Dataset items

++++++

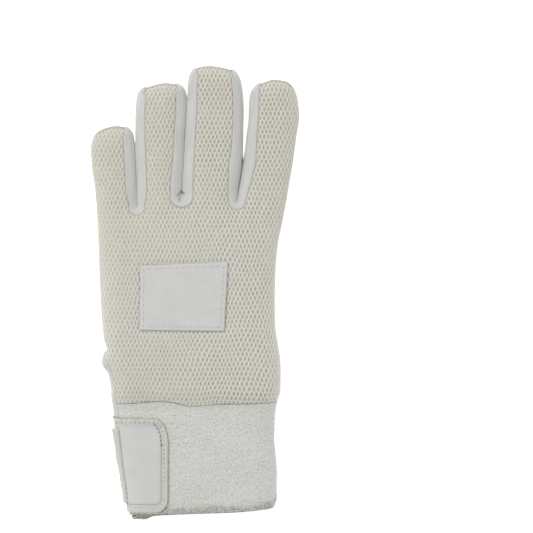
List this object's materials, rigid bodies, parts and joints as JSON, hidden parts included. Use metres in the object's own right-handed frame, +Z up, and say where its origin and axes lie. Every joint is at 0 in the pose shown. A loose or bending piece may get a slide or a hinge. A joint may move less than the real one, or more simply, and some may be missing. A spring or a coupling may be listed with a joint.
{
  "type": "wicketkeeping inner glove",
  "caption": "Padded inner glove for the left hand with a mesh back, a quilted chamois palm, a folded thumb and a towelling cuff with a wrap strap, lying palm down.",
  "frame": {"origin": "under the middle of the bounding box, on the surface that the glove lies on", "axes": "+Y from the mouth of the cuff to the fingertips, +X from the little finger to the index finger, +Z up out of the back of the hand"},
  "size_m": [0.1192, 0.2598, 0.0329],
  "materials": {
    "spacer_mesh": "raised warp-knit spacer mesh with staggered oval holes, off-white",
    "chamois": "soft suede-like chamois, cream, quilted over thin padding",
    "fine_knit": "smooth fine stretch knit, white",
    "towelling": "short looped cotton towelling, white",
    "strap_webbing": "soft bonded cloth strap with stitched edges",
    "woven_patch": "fine woven grid with a pale border line",
    "tab_face": "smooth coated face with a stitched edge",
    "loop_fabric": "brushed loop pile, cream",
    "badge_cloth": "smooth bare patch with a stitched edge"
  },
  "bodies": {
    "root": {"back_panel": "spacer_mesh", "palm_panel": "chamois", "fourchette_little_ring": "fine_knit", "fourchette_ring_middle": "fine_knit", "fourchette_middle_index": "fine_knit", "wrist_gusset": "fine_knit", "cuff": "towelling", "thumb_back": "spacer_mesh", "thumb_front": "chamois", "thumb_welt": "chamois", "strap": "strap_webbing", "strap_patch": "woven_patch", "strap_tab": "tab_face", "loop_pad": "loop_fabric", "back_badge": "badge_cloth"}
  },
  "joints": []
}
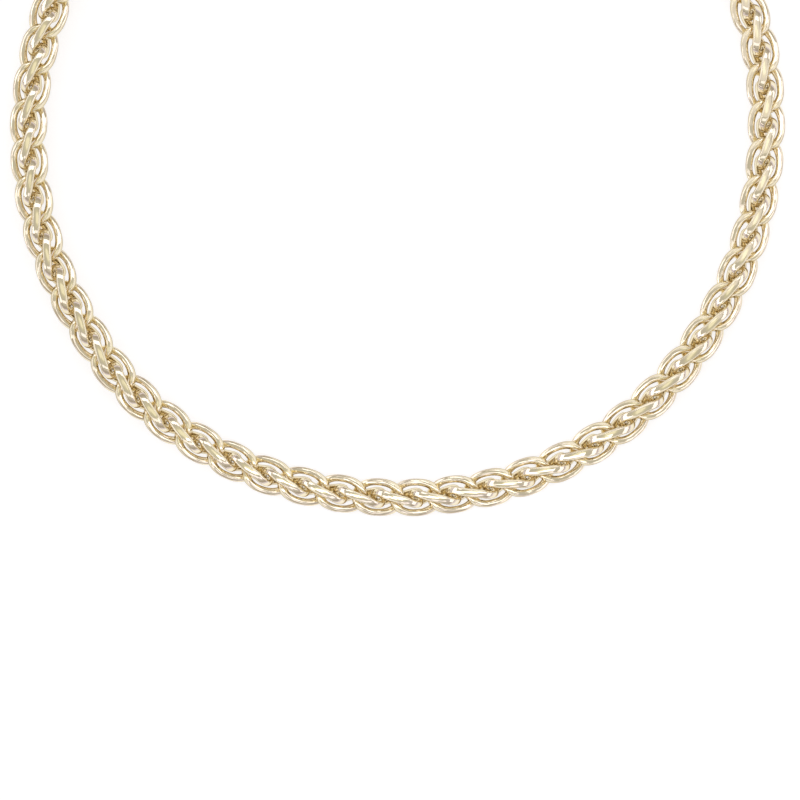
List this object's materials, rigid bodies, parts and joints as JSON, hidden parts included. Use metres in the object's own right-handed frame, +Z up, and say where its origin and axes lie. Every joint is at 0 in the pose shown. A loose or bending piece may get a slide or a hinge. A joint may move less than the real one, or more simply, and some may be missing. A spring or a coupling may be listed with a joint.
{
  "type": "wheat chain necklace",
  "caption": "Wheat chain necklace of intermeshed twisted oval links in polished yellow metal, closed in a round loop that lies flat, with a plain barrel clasp at the back.",
  "frame": {"origin": "on the surface that the chain lies on, in the middle of the loop, half way between the front of the chain and the back of the clasp", "axes": "+Z up from the surface, towards the picture's camera; +Y towards the clasp, which is up in the picture; +X to the right in the picture"},
  "size_m": [0.1354, 0.1343, 0.0065],
  "materials": {
    "gold": "polished yellow gold"
  },
  "bodies": {
    "root": {"chain_left": "gold", "chain_right": "gold", "clasp": "gold"}
  },
  "joints": []
}
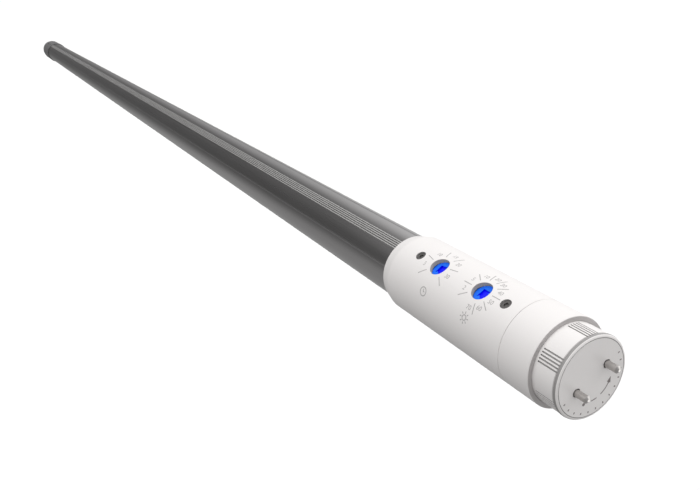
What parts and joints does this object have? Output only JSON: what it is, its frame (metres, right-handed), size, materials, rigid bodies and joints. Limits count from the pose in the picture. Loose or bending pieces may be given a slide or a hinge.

++++++

= Given instruction =
Copy the data above exactly. Every line must be included.

= Final result =
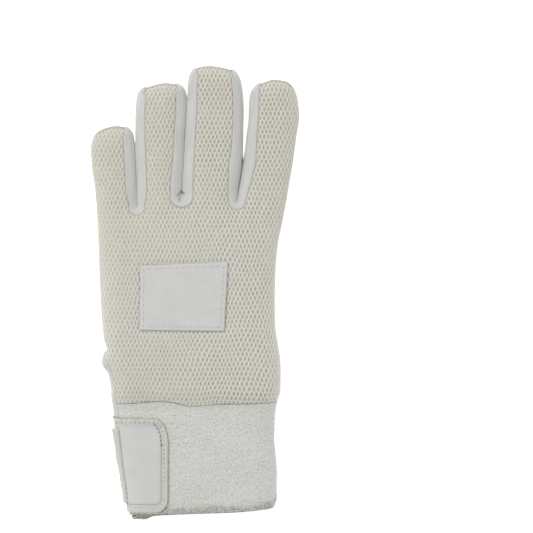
List this object's materials, rigid bodies, parts and joints as JSON, hidden parts included. Use metres in the object's own right-handed frame, +Z up, and say where its origin and axes lie. Every joint is at 0 in the pose shown. A loose or bending piece may get a slide or a hinge. A joint may move less than the real one, or more simply, and some may be missing. A spring or a coupling may be listed with a joint.
{
  "type": "wicketkeeping inner glove",
  "caption": "Padded inner glove for the left hand with a mesh back, a quilted chamois palm, a folded thumb and a towelling cuff with a wrap strap, lying palm down.",
  "frame": {"origin": "under the middle of the bounding box, on the surface that the glove lies on", "axes": "+Y from the mouth of the cuff to the fingertips, +X from the little finger to the index finger, +Z up out of the back of the hand"},
  "size_m": [0.1192, 0.2598, 0.0329],
  "materials": {
    "spacer_mesh": "raised warp-knit spacer mesh with staggered oval holes, off-white",
    "chamois": "soft suede-like chamois, cream, quilted over thin padding",
    "fine_knit": "smooth fine stretch knit, white",
    "towelling": "short looped cotton towelling, white",
    "strap_webbing": "soft bonded cloth strap with stitched edges",
    "woven_patch": "fine woven grid with a pale border line",
    "tab_face": "smooth coated face with a stitched edge",
    "loop_fabric": "brushed loop pile, cream",
    "badge_cloth": "smooth bare patch with a stitched edge"
  },
  "bodies": {
    "root": {"back_panel": "spacer_mesh", "palm_panel": "chamois", "fourchette_little_ring": "fine_knit", "fourchette_ring_middle": "fine_knit", "fourchette_middle_index": "fine_knit", "wrist_gusset": "fine_knit", "cuff": "towelling", "thumb_back": "spacer_mesh", "thumb_front": "chamois", "thumb_welt": "chamois", "strap": "strap_webbing", "strap_patch": "woven_patch", "strap_tab": "tab_face", "loop_pad": "loop_fabric", "back_badge": "badge_cloth"}
  },
  "joints": []
}
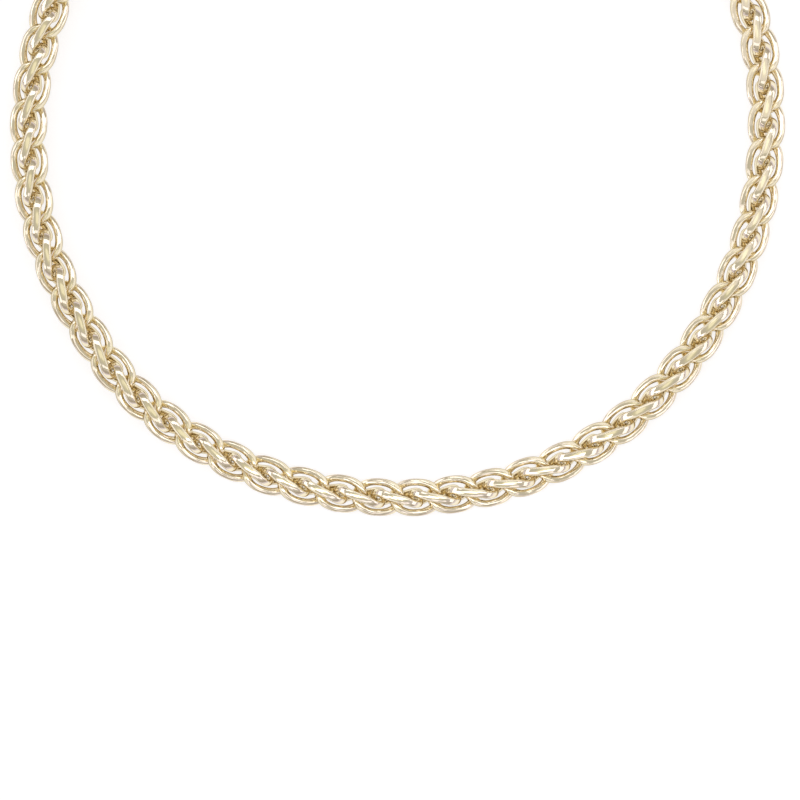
List this object's materials, rigid bodies, parts and joints as JSON, hidden parts included. Use metres in the object's own right-handed frame, +Z up, and say where its origin and axes lie. Every joint is at 0 in the pose shown. A loose or bending piece may get a slide or a hinge. A joint may move less than the real one, or more simply, and some may be missing. A spring or a coupling may be listed with a joint.
{
  "type": "wheat chain necklace",
  "caption": "Wheat chain necklace of intermeshed twisted oval links in polished yellow metal, closed in a round loop that lies flat, with a plain barrel clasp at the back.",
  "frame": {"origin": "on the surface that the chain lies on, in the middle of the loop, half way between the front of the chain and the back of the clasp", "axes": "+Z up from the surface, towards the picture's camera; +Y towards the clasp, which is up in the picture; +X to the right in the picture"},
  "size_m": [0.1354, 0.1343, 0.0065],
  "materials": {
    "gold": "polished yellow gold"
  },
  "bodies": {
    "root": {"chain_left": "gold", "chain_right": "gold", "clasp": "gold"}
  },
  "joints": []
}
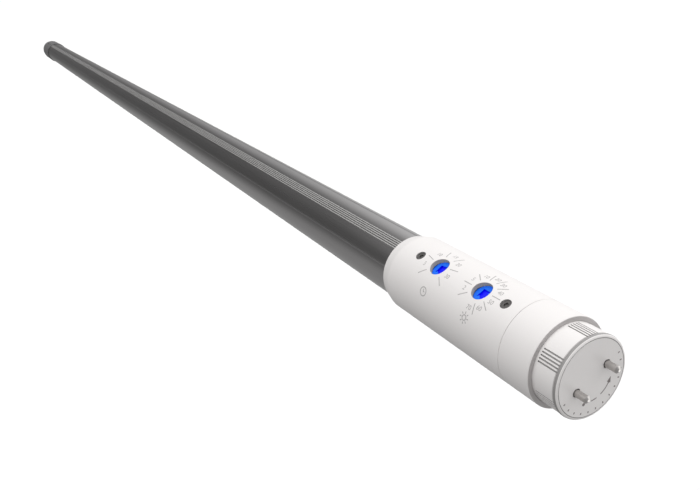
What parts and joints does this object have? Output only JSON: what it is, its frame (metres, right-handed), size, materials, rigid bodies and joints. Limits count from the pose in the picture. Loose or bending pieces may be given a slide or a hinge.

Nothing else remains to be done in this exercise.